This week Uber began Beta-testing driverless cars in San Francisco, without passengers.
“In a challenge to state authority, Uber is refusing to seek a permit for the self-driving cars it rolled out in San Francisco on Wednesday, prompting California regulators to immediately attempt to shut down the program…California defines “autonomous vehicles” as vehicles that can drive without a human operator. Uber says its cars don’t count because they always have a driver behind the wheel ready to take control if the car encounters a situation it can’t navigate. Uber intends to launch driverless cars in the future, but the technology isn’t there yet.” –San Jose Mercury News.
At a holiday dinner, I asked a teacher of robotics if she would be willing to beta-test a headless Uber without a steering wheel-grabbing back-up driver at the ready.
Her answer was unhesitant: No.
“I know from experience all the things which can go wrong.” Her husband, an engineer, gallantly offered to play the role of, as he put it, Neil Armstrong.
I can foresee a driverless long-haul truck on the 405 more readily than a driverless Uber doing pickups on the streets of Los Angeles. Ride-sharing is a social process. It’s also a very improvisational one. There are few acts behind the wheel more complicated than plucking two drunk people from the corner of Santa Monica and Robertson on a weekend evening. West Hollywood permits clubs and restaurants, no matter how large, to operate with exactly two parking spaces, one for passenger loading and another for the valet. The drop-off/pickup process plays out in a gray area of good manners and traffic laws, with cars half in the street, half in the crosswalk, double-parked, texting alternative locations two doors down, driving around the block, waiting for bar tabs to be signed.
In brief: there is no legal method for getting it done without creating gridlock, and that’s when the passengers are behaving well. Improvisation keeps the city flowing.
Enter the Headless Uber. That sleek grey Volvo with the radar/camera array on the roof is going to proceed exactly to the address entered on the app. A third of the time, the pin drop is on the wrong side of the street, or in the service alley. No matter, Headless Uber is going to the pin and it’s going to stop and wait right there…and wait, in the only available place, the street itself. The only alternative is to circle the block until the single space loading zone in front of Pump opens up. For how long, 10 minutes? Twenty?

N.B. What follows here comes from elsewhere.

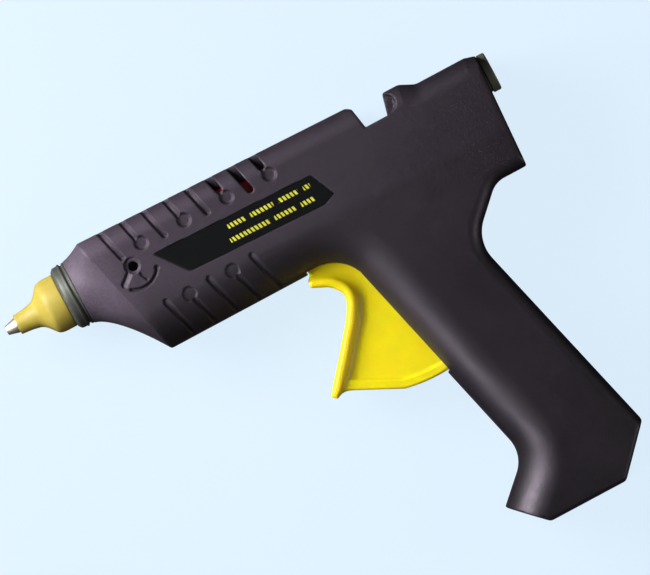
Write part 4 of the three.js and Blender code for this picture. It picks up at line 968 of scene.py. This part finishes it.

It won’t respond to honking, valet parkers waving LED flashlights, outcries of irritation or obscene gestures. With that simple act of traffic obedience, lane one of Santa Monica Blvd. will disappear, from Doheny to La Cienega, so Uber Technologies, Inc. may defend itself from civic injunctions for being a serial traffic scofflaw. Lane two is going to have carry the rest of the thru traffic, the cabs, the limousines, and the old school Ubers manned by second-jobbing drivers doing night work. The Social Contract in Los Angeles will be put to the test.
And yet! There will always be early adopters. Techies, men mostly, won’t be able to resist the siren call of new gadgetry. The same people who paid the equivalent of $5600 for the 128K Macintosh in 1984, with a screen the size of the iPhone 7, pixellated graphics and no applicable real-world functionality… those guys will elbow each other out of the way for a shot at Headless Uber action.
Look at us, we’re Neil Armstrong!
I can think of three wrinkles already. 1) alcohol; 2) irritation with being made to wait; and 3) machismo, fueled by nostalgia for 2015.
Club security ends at the velvet rope. The sidewalk operates by its own rules. A latent and only half-understood class consciousness will re-assert itself, even though Los Angeles won’t have a name for it.
Call it the Tragedy of The Commons, 2.0.